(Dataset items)

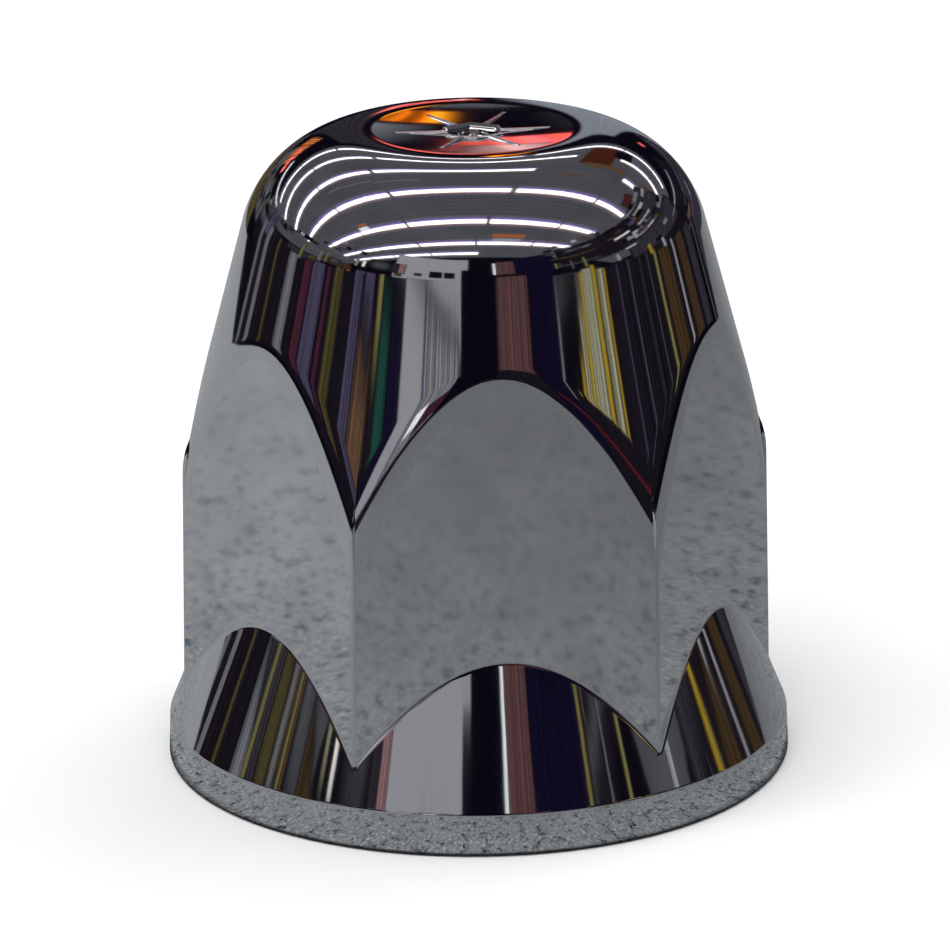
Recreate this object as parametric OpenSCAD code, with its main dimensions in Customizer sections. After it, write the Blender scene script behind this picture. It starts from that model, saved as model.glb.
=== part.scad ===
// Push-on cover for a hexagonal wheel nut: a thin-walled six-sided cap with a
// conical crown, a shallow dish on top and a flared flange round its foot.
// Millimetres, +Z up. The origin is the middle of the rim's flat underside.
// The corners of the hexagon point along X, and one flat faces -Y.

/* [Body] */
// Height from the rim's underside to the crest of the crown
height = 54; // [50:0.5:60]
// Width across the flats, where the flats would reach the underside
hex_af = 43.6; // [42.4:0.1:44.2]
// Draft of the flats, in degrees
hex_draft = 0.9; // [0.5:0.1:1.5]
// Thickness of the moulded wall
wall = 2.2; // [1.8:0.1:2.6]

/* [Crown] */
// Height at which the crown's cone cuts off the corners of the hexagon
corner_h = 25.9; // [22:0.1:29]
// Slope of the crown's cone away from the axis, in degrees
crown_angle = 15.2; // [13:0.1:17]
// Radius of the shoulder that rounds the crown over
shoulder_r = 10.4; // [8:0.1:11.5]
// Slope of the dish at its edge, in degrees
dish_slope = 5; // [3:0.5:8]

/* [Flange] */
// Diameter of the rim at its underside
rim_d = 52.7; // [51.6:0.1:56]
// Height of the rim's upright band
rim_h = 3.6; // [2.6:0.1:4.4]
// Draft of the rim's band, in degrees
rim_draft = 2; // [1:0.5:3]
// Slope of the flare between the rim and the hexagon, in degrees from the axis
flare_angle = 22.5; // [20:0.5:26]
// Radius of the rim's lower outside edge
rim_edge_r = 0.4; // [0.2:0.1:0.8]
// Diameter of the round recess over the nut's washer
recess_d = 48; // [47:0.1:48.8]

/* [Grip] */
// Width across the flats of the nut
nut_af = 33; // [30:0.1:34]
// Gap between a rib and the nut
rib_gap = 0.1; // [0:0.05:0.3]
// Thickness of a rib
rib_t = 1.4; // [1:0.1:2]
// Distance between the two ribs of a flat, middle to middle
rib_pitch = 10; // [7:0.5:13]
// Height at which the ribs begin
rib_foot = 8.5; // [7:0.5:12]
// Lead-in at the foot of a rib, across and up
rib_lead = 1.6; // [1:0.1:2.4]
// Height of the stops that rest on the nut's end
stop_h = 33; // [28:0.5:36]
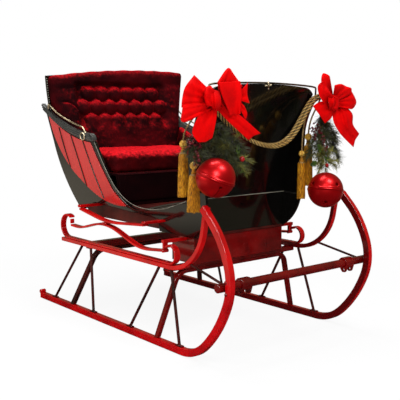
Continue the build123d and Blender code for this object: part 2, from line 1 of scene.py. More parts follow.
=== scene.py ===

■ Written instruction:
Print the listing above in its entirety, with every line exact.

■ Exercise output:
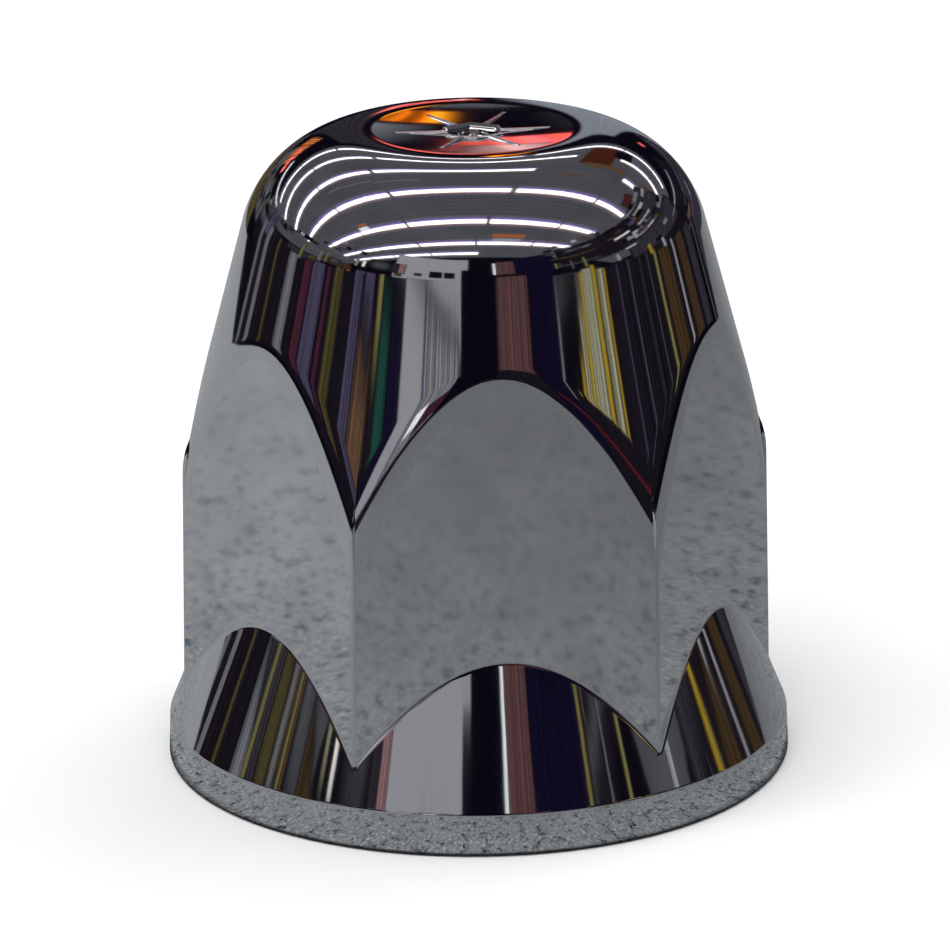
Recreate this object as parametric OpenSCAD code, with its main dimensions in Customizer sections. After it, write the Blender scene script behind this picture. It starts from that model, saved as model.glb.
=== part.scad ===
// Push-on cover for a hexagonal wheel nut: a thin-walled six-sided cap with a
// conical crown, a shallow dish on top and a flared flange round its foot.
// Millimetres, +Z up. The origin is the middle of the rim's flat underside.
// The corners of the hexagon point along X, and one flat faces -Y.

/* [Body] */
// Height from the rim's underside to the crest of the crown
height = 54; // [50:0.5:60]
// Width across the flats, where the flats would reach the underside
hex_af = 43.6; // [42.4:0.1:44.2]
// Draft of the flats, in degrees
hex_draft = 0.9; // [0.5:0.1:1.5]
// Thickness of the moulded wall
wall = 2.2; // [1.8:0.1:2.6]

/* [Crown] */
// Height at which the crown's cone cuts off the corners of the hexagon
corner_h = 25.9; // [22:0.1:29]
// Slope of the crown's cone away from the axis, in degrees
crown_angle = 15.2; // [13:0.1:17]
// Radius of the shoulder that rounds the crown over
shoulder_r = 10.4; // [8:0.1:11.5]
// Slope of the dish at its edge, in degrees
dish_slope = 5; // [3:0.5:8]

/* [Flange] */
// Diameter of the rim at its underside
rim_d = 52.7; // [51.6:0.1:56]
// Height of the rim's upright band
rim_h = 3.6; // [2.6:0.1:4.4]
// Draft of the rim's band, in degrees
rim_draft = 2; // [1:0.5:3]
// Slope of the flare between the rim and the hexagon, in degrees from the axis
flare_angle = 22.5; // [20:0.5:26]
// Radius of the rim's lower outside edge
rim_edge_r = 0.4; // [0.2:0.1:0.8]
// Diameter of the round recess over the nut's washer
recess_d = 48; // [47:0.1:48.8]

/* [Grip] */
// Width across the flats of the nut
nut_af = 33; // [30:0.1:34]
// Gap between a rib and the nut
rib_gap = 0.1; // [0:0.05:0.3]
// Thickness of a rib
rib_t = 1.4; // [1:0.1:2]
// Distance between the two ribs of a flat, middle to middle
rib_pitch = 10; // [7:0.5:13]
// Height at which the ribs begin
rib_foot = 8.5; // [7:0.5:12]
// Lead-in at the foot of a rib, across and up
rib_lead = 1.6; // [1:0.1:2.4]
// Height of the stops that rest on the nut's end
stop_h = 33; // [28:0.5:36]
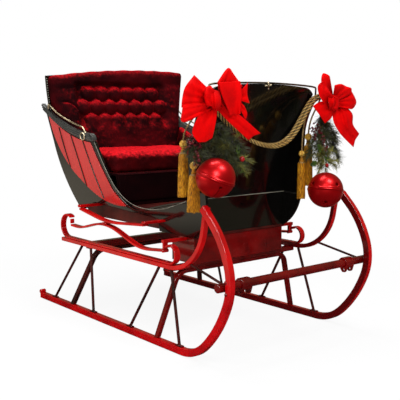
Continue the build123d and Blender code for this object: part 2, from line 1 of scene.py. More parts follow.
=== scene.py ===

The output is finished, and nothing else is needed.